Start Stored data
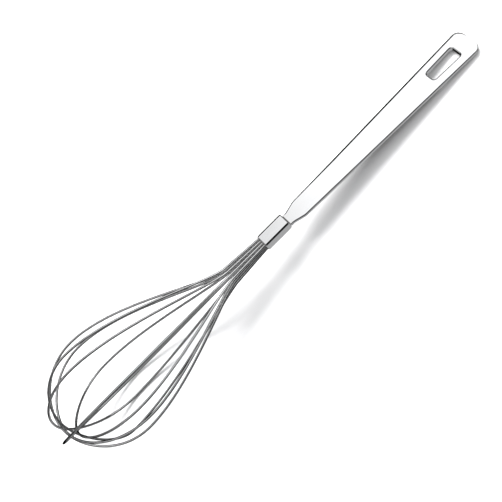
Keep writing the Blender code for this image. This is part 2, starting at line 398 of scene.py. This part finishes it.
def wire_steel():
    """Drawn wire: tiny pits, uneven tone, a painted highlight that lightens the neck, duller where
    it rubs the bowl.
    """
    nodes, shader, material = new_material("wire_steel")
    place = nodes.tool_place()
    grain = nodes.noise(place, WIRE_GRAIN_SCALE, 3.0, 0.6)
    tone = nodes.noise(nodes.stretched(place, WIRE_TONE_SCALE), 1.0, 3.0)
    along = nodes.add("ShaderNodeSeparateXYZ", {"Vector": place}).outputs["X"]
    rubbed = nodes.remap(along, *RUBBED_X_RANGE)
    stained = nodes.remap(along, *STAINED_X_RANGE)
    # mask of the painted highlight in the neck
    bright = nodes.remap(along, *NECK_HIGHLIGHT_X_RANGE)

    rough = nodes.remap(grain, 0.3, 0.7, 0.06, 0.12)
    rough = nodes.math("ADD", rough, nodes.math("MULTIPLY", rubbed, 0.08))
    rough = nodes.math("ADD", rough, nodes.math("MULTIPLY", stained, 0.10))
    colour = nodes.blend(tone, *(grey(value) for value in WIRE_TONES))
    # painted highlight: blends the wires to a lighter tone in the neck
    colour = nodes.blend(bright, colour, grey(NECK_HIGHLIGHT_TONE))
    colour = nodes.blend(nodes.math("MULTIPLY", stained, 0.6), colour, grey(STAIN_TONE, 0.05))
    finish_metal(nodes, shader, colour, rough, (grain, 0.25, 0.00002), 1.0)
    return material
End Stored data
#### Task details:
Copy out the full listing exactly.

#### Task solution:
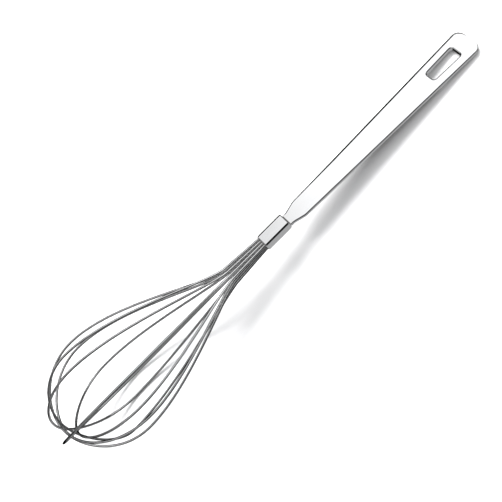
Keep writing the Blender code for this image. This is part 2, starting at line 398 of scene.py. This part finishes it.
def wire_steel():
    """Drawn wire: tiny pits, uneven tone, a painted highlight that lightens the neck, duller where
    it rubs the bowl.
    """
    nodes, shader, material = new_material("wire_steel")
    place = nodes.tool_place()
    grain = nodes.noise(place, WIRE_GRAIN_SCALE, 3.0, 0.6)
    tone = nodes.noise(nodes.stretched(place, WIRE_TONE_SCALE), 1.0, 3.0)
    along = nodes.add("ShaderNodeSeparateXYZ", {"Vector": place}).outputs["X"]
    rubbed = nodes.remap(along, *RUBBED_X_RANGE)
    stained = nodes.remap(along, *STAINED_X_RANGE)
    # mask of the painted highlight in the neck
    bright = nodes.remap(along, *NECK_HIGHLIGHT_X_RANGE)

    rough = nodes.remap(grain, 0.3, 0.7, 0.06, 0.12)
    rough = nodes.math("ADD", rough, nodes.math("MULTIPLY", rubbed, 0.08))
    rough = nodes.math("ADD", rough, nodes.math("MULTIPLY", stained, 0.10))
    colour = nodes.blend(tone, *(grey(value) for value in WIRE_TONES))
    # painted highlight: blends the wires to a lighter tone in the neck
    colour = nodes.blend(bright, colour, grey(NECK_HIGHLIGHT_TONE))
    colour = nodes.blend(nodes.math("MULTIPLY", stained, 0.6), colour, grey(STAIN_TONE, 0.05))
    finish_metal(nodes, shader, colour, rough, (grain, 0.25, 0.00002), 1.0)
    return material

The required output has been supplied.